WHAT THE EXERCISE ASKS →
In the listing below, find the line holding "Keep writing the" and the line holding "return ball - tube(finial_base_radius, 0, top". Write out those two lines and all lines between, exactly, and nothing more.

RECORDS SHOWN →
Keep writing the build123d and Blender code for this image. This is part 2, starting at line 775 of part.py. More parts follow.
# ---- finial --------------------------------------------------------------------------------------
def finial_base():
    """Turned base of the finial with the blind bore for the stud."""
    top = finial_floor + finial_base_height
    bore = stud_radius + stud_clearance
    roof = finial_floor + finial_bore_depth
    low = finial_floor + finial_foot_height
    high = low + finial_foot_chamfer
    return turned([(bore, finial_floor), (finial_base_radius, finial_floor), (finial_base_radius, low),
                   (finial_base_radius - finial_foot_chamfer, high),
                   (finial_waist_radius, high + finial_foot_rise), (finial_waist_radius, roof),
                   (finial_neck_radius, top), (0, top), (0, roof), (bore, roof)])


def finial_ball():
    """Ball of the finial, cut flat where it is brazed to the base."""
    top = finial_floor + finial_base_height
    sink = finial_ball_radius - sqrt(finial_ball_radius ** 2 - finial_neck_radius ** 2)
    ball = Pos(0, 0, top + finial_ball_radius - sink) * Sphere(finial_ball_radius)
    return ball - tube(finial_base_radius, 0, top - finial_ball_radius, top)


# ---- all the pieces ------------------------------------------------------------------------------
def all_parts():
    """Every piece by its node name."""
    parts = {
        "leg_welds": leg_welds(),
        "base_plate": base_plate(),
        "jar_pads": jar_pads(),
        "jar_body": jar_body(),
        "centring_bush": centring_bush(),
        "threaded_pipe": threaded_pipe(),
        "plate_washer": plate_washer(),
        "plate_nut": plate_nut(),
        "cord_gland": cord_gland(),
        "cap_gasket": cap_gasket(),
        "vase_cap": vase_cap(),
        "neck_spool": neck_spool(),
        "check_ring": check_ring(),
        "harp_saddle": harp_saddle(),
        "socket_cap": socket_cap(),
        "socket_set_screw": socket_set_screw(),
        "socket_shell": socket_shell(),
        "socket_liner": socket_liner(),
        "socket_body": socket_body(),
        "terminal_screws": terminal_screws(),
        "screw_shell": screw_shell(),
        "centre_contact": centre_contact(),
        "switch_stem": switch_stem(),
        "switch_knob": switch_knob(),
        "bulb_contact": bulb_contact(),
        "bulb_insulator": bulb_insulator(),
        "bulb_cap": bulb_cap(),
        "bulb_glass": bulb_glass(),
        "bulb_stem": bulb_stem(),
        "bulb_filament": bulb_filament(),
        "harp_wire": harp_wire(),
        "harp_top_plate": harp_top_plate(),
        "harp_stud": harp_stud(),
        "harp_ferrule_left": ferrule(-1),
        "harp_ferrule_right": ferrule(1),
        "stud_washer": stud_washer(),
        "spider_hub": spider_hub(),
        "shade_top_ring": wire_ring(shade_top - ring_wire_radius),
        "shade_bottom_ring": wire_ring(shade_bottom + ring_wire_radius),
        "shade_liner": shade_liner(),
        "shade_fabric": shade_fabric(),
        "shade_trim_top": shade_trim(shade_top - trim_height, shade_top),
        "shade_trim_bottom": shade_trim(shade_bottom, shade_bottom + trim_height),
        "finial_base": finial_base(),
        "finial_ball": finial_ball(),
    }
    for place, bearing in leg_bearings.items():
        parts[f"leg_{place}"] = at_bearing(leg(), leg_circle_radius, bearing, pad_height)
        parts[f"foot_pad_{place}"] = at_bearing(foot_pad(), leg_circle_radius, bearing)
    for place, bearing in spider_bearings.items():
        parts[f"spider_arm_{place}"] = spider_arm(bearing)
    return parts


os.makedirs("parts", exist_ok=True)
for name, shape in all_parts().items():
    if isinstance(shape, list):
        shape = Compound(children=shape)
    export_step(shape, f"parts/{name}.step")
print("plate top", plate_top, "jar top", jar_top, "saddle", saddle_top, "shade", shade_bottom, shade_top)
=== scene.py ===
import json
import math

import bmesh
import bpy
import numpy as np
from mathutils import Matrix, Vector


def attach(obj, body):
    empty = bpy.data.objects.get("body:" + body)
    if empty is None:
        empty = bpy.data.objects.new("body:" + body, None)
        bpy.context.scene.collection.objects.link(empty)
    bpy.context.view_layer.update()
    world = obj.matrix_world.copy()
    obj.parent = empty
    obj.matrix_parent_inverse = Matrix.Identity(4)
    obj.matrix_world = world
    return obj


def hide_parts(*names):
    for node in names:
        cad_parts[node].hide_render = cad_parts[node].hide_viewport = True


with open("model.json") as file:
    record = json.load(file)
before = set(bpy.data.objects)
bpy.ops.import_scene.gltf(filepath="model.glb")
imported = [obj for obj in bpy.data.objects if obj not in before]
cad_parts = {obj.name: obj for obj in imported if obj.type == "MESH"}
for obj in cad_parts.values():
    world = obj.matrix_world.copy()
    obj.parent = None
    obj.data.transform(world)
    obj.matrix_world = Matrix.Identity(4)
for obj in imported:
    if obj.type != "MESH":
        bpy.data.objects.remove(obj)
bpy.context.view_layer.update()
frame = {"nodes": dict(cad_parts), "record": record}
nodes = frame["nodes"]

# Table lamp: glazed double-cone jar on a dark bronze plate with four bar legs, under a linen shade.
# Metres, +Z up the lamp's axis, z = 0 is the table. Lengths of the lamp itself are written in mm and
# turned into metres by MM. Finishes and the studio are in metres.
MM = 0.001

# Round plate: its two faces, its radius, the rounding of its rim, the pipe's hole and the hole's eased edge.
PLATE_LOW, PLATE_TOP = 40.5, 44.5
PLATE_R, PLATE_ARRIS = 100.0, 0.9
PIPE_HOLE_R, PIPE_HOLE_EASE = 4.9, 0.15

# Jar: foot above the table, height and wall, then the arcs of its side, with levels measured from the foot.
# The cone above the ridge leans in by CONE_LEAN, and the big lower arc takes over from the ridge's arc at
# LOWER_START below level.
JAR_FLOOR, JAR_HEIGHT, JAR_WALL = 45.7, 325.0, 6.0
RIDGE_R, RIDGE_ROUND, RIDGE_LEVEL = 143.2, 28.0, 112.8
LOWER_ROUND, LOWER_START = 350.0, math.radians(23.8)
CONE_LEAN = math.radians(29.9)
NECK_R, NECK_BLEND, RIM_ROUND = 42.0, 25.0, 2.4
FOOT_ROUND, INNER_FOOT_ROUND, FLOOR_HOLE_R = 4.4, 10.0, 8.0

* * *

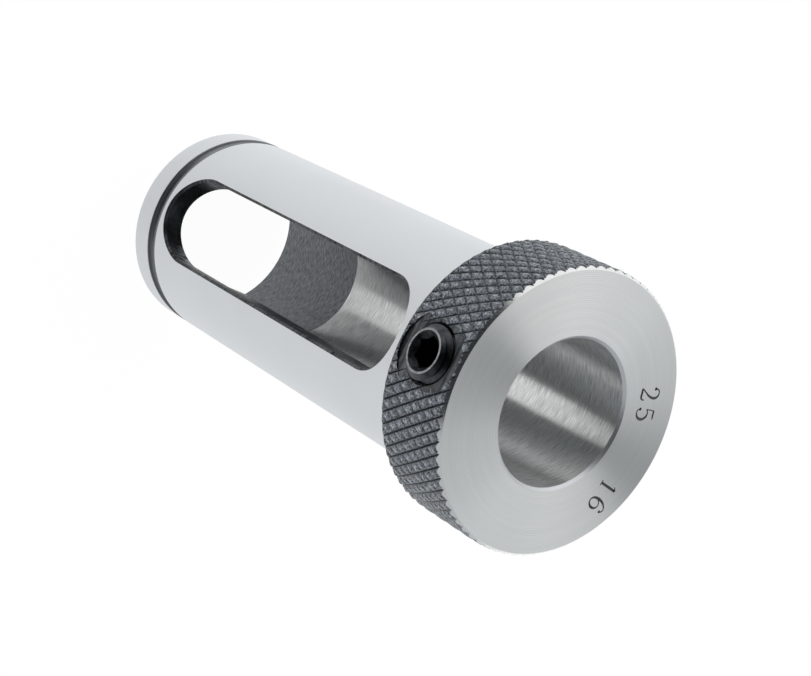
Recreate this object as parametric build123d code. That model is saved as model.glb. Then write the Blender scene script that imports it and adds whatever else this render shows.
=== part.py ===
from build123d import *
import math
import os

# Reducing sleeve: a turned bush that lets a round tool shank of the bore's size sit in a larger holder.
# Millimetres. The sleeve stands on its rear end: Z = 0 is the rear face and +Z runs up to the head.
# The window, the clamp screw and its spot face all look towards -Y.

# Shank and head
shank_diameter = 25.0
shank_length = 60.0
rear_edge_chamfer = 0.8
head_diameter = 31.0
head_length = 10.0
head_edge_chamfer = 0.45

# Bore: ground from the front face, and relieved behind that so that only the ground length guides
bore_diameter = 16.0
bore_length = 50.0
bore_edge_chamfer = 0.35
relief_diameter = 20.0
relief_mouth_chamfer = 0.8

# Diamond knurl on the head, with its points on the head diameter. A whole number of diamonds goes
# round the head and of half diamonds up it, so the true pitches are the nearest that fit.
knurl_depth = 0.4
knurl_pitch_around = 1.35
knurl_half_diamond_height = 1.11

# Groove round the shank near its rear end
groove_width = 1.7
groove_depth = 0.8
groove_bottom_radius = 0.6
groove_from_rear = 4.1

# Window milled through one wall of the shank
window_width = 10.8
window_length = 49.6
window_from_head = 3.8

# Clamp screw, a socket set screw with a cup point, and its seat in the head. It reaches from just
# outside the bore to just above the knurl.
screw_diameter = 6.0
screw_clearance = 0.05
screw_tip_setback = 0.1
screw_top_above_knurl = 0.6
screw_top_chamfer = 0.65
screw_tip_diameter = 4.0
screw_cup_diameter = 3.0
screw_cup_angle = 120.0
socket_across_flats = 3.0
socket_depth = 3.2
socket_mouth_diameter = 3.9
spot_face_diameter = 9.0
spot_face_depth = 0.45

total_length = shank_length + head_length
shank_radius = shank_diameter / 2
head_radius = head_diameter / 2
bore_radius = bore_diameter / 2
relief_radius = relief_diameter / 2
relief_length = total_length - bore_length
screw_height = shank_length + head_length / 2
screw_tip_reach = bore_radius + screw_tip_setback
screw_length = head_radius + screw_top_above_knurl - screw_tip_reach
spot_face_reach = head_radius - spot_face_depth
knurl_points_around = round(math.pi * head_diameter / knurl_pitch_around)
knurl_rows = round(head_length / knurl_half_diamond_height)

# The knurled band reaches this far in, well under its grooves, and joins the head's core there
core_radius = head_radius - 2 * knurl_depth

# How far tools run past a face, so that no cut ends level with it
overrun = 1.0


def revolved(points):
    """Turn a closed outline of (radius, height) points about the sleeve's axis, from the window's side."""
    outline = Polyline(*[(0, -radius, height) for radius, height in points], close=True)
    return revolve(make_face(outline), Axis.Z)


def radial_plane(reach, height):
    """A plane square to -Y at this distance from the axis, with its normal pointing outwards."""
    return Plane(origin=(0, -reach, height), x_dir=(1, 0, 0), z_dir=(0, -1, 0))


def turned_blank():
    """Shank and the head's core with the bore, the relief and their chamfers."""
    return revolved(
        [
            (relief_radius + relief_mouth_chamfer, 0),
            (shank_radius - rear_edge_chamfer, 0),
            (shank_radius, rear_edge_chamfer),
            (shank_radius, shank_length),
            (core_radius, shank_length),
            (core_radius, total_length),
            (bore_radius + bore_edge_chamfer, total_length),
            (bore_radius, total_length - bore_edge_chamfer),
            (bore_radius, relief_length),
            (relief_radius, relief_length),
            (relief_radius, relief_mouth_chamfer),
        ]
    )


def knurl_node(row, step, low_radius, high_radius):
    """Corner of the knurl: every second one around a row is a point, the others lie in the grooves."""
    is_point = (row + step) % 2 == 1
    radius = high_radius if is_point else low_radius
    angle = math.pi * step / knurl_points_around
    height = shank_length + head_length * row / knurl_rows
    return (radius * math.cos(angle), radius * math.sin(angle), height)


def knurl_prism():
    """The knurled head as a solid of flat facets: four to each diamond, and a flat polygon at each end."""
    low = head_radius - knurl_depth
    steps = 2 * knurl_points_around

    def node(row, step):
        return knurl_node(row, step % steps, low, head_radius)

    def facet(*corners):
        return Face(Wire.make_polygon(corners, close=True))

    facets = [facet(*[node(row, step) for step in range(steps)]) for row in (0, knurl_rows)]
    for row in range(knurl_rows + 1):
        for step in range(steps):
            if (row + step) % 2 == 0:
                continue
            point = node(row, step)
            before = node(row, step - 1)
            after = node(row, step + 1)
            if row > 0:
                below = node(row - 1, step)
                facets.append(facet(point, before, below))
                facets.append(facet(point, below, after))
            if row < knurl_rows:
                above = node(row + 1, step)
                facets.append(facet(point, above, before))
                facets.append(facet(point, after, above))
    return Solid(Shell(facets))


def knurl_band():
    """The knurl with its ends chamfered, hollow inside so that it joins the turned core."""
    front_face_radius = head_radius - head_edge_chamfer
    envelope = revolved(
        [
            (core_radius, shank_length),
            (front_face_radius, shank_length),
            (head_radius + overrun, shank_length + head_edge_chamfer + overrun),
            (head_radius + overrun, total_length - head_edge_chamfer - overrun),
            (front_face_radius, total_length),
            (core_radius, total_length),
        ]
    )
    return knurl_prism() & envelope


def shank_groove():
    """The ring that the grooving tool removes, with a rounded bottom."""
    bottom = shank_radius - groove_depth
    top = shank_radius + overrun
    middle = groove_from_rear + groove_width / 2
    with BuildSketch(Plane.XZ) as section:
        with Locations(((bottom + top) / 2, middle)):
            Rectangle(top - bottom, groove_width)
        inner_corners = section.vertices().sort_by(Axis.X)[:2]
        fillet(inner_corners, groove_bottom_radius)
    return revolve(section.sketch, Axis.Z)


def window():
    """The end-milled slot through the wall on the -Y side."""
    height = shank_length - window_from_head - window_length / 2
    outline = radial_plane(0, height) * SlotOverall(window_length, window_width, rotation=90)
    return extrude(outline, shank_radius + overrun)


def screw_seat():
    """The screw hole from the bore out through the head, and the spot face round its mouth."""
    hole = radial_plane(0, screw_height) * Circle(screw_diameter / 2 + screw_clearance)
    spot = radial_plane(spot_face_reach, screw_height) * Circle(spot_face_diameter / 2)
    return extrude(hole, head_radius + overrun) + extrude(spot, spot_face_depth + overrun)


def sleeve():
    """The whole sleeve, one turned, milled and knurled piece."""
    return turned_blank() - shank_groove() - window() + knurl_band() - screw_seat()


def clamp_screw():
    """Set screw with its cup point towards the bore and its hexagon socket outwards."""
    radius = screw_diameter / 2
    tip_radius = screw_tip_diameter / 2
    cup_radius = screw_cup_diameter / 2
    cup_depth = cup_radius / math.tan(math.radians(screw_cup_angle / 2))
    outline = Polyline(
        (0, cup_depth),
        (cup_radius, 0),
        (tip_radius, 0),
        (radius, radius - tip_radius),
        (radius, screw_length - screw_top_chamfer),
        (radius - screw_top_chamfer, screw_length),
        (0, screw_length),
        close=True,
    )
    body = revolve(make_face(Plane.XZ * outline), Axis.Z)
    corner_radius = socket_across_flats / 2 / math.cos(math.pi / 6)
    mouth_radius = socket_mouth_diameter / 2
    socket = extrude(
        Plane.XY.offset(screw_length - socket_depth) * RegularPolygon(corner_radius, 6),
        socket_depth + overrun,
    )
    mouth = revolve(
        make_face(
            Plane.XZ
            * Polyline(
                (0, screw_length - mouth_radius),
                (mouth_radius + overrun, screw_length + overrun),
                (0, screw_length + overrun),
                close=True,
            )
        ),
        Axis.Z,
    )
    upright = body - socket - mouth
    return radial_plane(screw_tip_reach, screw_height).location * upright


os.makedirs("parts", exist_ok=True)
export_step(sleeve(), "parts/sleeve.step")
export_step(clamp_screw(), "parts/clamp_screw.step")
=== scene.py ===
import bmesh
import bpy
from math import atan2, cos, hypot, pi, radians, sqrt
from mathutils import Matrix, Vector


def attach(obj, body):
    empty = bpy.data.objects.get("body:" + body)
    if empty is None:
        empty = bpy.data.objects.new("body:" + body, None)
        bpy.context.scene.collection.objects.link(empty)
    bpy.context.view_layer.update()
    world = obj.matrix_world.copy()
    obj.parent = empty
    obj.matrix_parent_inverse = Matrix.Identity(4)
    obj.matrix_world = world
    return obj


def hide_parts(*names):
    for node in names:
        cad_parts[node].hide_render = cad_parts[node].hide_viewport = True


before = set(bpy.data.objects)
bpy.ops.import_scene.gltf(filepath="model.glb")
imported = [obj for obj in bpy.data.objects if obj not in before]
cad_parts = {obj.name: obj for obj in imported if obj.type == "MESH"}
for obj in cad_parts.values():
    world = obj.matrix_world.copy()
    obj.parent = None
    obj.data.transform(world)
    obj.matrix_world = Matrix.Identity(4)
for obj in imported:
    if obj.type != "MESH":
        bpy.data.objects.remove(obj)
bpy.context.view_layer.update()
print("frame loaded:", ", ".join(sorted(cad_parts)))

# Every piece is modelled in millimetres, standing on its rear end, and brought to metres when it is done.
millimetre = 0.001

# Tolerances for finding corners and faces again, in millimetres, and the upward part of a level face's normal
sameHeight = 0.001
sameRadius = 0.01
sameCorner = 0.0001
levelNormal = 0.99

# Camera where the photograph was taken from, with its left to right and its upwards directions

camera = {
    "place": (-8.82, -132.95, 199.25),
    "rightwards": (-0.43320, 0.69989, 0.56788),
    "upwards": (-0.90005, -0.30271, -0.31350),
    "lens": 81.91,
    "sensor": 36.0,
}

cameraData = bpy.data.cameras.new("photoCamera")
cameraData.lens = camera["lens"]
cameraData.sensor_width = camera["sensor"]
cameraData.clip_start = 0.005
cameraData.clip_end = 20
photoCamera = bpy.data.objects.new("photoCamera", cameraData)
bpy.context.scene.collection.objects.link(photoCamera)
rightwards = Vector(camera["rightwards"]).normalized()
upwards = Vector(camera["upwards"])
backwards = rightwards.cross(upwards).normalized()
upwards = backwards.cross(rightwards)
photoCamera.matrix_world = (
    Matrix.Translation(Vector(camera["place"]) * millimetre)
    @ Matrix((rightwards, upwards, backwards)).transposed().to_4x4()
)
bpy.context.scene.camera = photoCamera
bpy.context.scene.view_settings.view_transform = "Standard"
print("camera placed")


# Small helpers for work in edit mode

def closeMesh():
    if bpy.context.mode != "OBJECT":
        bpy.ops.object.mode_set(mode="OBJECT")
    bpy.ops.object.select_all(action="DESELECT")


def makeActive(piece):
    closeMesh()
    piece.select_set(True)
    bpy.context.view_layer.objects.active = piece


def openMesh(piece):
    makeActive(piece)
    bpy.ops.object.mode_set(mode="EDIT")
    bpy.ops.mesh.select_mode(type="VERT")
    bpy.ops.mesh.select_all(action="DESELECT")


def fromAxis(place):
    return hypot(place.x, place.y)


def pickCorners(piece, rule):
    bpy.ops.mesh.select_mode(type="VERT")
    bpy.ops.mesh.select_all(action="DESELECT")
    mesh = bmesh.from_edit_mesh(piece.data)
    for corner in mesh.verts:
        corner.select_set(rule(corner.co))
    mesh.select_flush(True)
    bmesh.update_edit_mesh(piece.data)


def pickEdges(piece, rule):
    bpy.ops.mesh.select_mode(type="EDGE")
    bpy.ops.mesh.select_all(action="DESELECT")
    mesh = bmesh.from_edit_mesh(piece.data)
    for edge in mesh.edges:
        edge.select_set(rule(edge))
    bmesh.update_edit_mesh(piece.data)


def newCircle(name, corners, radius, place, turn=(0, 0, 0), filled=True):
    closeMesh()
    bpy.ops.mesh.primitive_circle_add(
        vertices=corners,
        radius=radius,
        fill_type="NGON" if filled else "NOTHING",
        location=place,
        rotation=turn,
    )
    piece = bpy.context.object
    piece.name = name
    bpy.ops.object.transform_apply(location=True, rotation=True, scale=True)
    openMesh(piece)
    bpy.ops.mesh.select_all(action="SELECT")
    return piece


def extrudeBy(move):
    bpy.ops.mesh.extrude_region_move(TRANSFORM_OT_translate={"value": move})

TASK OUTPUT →
Keep writing the build123d and Blender code for this image. This is part 2, starting at line 775 of part.py. More parts follow.
# ---- finial --------------------------------------------------------------------------------------
def finial_base():
    """Turned base of the finial with the blind bore for the stud."""
    top = finial_floor + finial_base_height
    bore = stud_radius + stud_clearance
    roof = finial_floor + finial_bore_depth
    low = finial_floor + finial_foot_height
    high = low + finial_foot_chamfer
    return turned([(bore, finial_floor), (finial_base_radius, finial_floor), (finial_base_radius, low),
                   (finial_base_radius - finial_foot_chamfer, high),
                   (finial_waist_radius, high + finial_foot_rise), (finial_waist_radius, roof),
                   (finial_neck_radius, top), (0, top), (0, roof), (bore, roof)])


def finial_ball():
    """Ball of the finial, cut flat where it is brazed to the base."""
    top = finial_floor + finial_base_height
    sink = finial_ball_radius - sqrt(finial_ball_radius ** 2 - finial_neck_radius ** 2)
    ball = Pos(0, 0, top + finial_ball_radius - sink) * Sphere(finial_ball_radius)
    return ball - tube(finial_base_radius, 0, top - finial_ball_radius, top)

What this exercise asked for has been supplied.